+++ Information shown

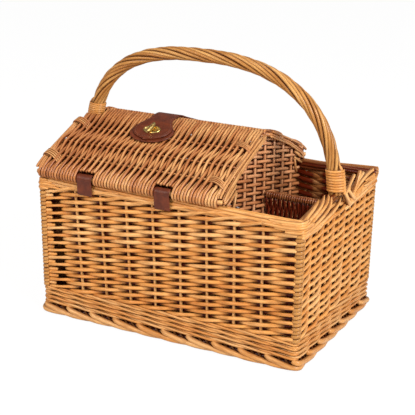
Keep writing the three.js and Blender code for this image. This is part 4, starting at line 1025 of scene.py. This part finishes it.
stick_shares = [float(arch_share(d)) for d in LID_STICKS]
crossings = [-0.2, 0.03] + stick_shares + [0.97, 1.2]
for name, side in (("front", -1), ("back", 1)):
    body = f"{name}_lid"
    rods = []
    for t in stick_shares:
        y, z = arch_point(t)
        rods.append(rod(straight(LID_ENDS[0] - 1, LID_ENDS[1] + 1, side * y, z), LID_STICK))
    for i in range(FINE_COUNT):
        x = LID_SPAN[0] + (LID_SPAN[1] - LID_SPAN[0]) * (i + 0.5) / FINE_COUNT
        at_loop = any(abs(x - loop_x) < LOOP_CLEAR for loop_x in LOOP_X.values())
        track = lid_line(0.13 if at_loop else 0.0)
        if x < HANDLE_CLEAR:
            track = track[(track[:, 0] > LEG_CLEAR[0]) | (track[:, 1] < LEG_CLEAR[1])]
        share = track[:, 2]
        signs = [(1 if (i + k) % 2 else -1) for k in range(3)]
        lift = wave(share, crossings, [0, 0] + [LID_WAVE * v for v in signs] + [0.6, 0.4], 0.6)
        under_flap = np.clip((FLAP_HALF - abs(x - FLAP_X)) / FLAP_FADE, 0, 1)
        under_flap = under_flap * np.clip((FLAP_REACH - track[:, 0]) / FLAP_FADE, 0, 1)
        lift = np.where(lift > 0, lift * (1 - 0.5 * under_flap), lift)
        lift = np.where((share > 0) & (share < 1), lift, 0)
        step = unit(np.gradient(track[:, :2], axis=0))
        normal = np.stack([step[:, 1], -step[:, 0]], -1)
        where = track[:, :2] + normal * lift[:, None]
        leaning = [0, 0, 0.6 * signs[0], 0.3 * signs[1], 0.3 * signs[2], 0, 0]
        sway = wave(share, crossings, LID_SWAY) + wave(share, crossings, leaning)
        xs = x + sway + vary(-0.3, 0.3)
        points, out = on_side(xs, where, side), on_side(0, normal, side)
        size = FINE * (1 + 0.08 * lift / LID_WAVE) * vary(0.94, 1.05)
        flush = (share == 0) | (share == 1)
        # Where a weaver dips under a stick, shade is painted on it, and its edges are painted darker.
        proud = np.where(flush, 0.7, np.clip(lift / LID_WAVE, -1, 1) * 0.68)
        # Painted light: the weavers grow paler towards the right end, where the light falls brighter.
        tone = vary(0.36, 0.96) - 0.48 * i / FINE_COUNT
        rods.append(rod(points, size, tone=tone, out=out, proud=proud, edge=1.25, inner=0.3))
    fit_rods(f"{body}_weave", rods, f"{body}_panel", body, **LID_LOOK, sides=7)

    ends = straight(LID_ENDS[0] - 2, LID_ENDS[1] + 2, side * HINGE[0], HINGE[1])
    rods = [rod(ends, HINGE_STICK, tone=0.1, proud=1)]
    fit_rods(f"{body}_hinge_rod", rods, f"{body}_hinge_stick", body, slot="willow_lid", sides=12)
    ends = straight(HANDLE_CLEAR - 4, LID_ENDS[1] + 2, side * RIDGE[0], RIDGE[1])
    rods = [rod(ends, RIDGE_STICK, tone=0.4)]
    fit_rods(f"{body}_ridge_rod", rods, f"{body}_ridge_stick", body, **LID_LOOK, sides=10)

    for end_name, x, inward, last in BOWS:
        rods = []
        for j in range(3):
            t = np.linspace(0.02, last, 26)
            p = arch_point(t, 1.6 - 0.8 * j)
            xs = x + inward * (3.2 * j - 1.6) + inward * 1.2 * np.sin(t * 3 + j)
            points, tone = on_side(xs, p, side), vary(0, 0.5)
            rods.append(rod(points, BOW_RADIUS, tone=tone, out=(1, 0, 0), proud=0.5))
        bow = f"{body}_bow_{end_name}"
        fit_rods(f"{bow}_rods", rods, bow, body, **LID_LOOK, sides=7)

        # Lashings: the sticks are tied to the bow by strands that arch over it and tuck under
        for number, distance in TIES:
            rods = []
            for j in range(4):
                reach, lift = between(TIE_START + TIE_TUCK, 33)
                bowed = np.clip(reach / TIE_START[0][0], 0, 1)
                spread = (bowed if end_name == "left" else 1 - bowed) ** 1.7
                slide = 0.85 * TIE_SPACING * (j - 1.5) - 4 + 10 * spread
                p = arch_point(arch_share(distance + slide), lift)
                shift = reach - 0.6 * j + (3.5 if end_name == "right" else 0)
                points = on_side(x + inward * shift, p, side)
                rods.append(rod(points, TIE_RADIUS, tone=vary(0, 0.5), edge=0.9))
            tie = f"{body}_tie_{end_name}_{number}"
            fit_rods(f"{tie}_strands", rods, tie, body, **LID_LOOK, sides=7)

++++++

> **Your objective**: Copy out the whole listing exactly; please set it all down.

> **Solution**:
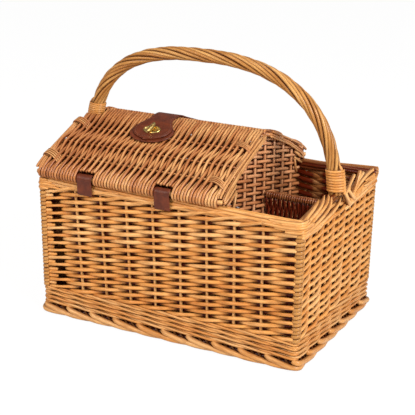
Keep writing the three.js and Blender code for this image. This is part 4, starting at line 1025 of scene.py. This part finishes it.
stick_shares = [float(arch_share(d)) for d in LID_STICKS]
crossings = [-0.2, 0.03] + stick_shares + [0.97, 1.2]
for name, side in (("front", -1), ("back", 1)):
    body = f"{name}_lid"
    rods = []
    for t in stick_shares:
        y, z = arch_point(t)
        rods.append(rod(straight(LID_ENDS[0] - 1, LID_ENDS[1] + 1, side * y, z), LID_STICK))
    for i in range(FINE_COUNT):
        x = LID_SPAN[0] + (LID_SPAN[1] - LID_SPAN[0]) * (i + 0.5) / FINE_COUNT
        at_loop = any(abs(x - loop_x) < LOOP_CLEAR for loop_x in LOOP_X.values())
        track = lid_line(0.13 if at_loop else 0.0)
        if x < HANDLE_CLEAR:
            track = track[(track[:, 0] > LEG_CLEAR[0]) | (track[:, 1] < LEG_CLEAR[1])]
        share = track[:, 2]
        signs = [(1 if (i + k) % 2 else -1) for k in range(3)]
        lift = wave(share, crossings, [0, 0] + [LID_WAVE * v for v in signs] + [0.6, 0.4], 0.6)
        under_flap = np.clip((FLAP_HALF - abs(x - FLAP_X)) / FLAP_FADE, 0, 1)
        under_flap = under_flap * np.clip((FLAP_REACH - track[:, 0]) / FLAP_FADE, 0, 1)
        lift = np.where(lift > 0, lift * (1 - 0.5 * under_flap), lift)
        lift = np.where((share > 0) & (share < 1), lift, 0)
        step = unit(np.gradient(track[:, :2], axis=0))
        normal = np.stack([step[:, 1], -step[:, 0]], -1)
        where = track[:, :2] + normal * lift[:, None]
        leaning = [0, 0, 0.6 * signs[0], 0.3 * signs[1], 0.3 * signs[2], 0, 0]
        sway = wave(share, crossings, LID_SWAY) + wave(share, crossings, leaning)
        xs = x + sway + vary(-0.3, 0.3)
        points, out = on_side(xs, where, side), on_side(0, normal, side)
        size = FINE * (1 + 0.08 * lift / LID_WAVE) * vary(0.94, 1.05)
        flush = (share == 0) | (share == 1)
        # Where a weaver dips under a stick, shade is painted on it, and its edges are painted darker.
        proud = np.where(flush, 0.7, np.clip(lift / LID_WAVE, -1, 1) * 0.68)
        # Painted light: the weavers grow paler towards the right end, where the light falls brighter.
        tone = vary(0.36, 0.96) - 0.48 * i / FINE_COUNT
        rods.append(rod(points, size, tone=tone, out=out, proud=proud, edge=1.25, inner=0.3))
    fit_rods(f"{body}_weave", rods, f"{body}_panel", body, **LID_LOOK, sides=7)

    ends = straight(LID_ENDS[0] - 2, LID_ENDS[1] + 2, side * HINGE[0], HINGE[1])
    rods = [rod(ends, HINGE_STICK, tone=0.1, proud=1)]
    fit_rods(f"{body}_hinge_rod", rods, f"{body}_hinge_stick", body, slot="willow_lid", sides=12)
    ends = straight(HANDLE_CLEAR - 4, LID_ENDS[1] + 2, side * RIDGE[0], RIDGE[1])
    rods = [rod(ends, RIDGE_STICK, tone=0.4)]
    fit_rods(f"{body}_ridge_rod", rods, f"{body}_ridge_stick", body, **LID_LOOK, sides=10)

    for end_name, x, inward, last in BOWS:
        rods = []
        for j in range(3):
            t = np.linspace(0.02, last, 26)
            p = arch_point(t, 1.6 - 0.8 * j)
            xs = x + inward * (3.2 * j - 1.6) + inward * 1.2 * np.sin(t * 3 + j)
            points, tone = on_side(xs, p, side), vary(0, 0.5)
            rods.append(rod(points, BOW_RADIUS, tone=tone, out=(1, 0, 0), proud=0.5))
        bow = f"{body}_bow_{end_name}"
        fit_rods(f"{bow}_rods", rods, bow, body, **LID_LOOK, sides=7)

        # Lashings: the sticks are tied to the bow by strands that arch over it and tuck under
        for number, distance in TIES:
            rods = []
            for j in range(4):
                reach, lift = between(TIE_START + TIE_TUCK, 33)
                bowed = np.clip(reach / TIE_START[0][0], 0, 1)
                spread = (bowed if end_name == "left" else 1 - bowed) ** 1.7
                slide = 0.85 * TIE_SPACING * (j - 1.5) - 4 + 10 * spread
                p = arch_point(arch_share(distance + slide), lift)
                shift = reach - 0.6 * j + (3.5 if end_name == "right" else 0)
                points = on_side(x + inward * shift, p, side)
                rods.append(rod(points, TIE_RADIUS, tone=vary(0, 0.5), edge=0.9))
            tie = f"{body}_tie_{end_name}_{number}"
            fit_rods(f"{tie}_strands", rods, tie, body, **LID_LOOK, sides=7)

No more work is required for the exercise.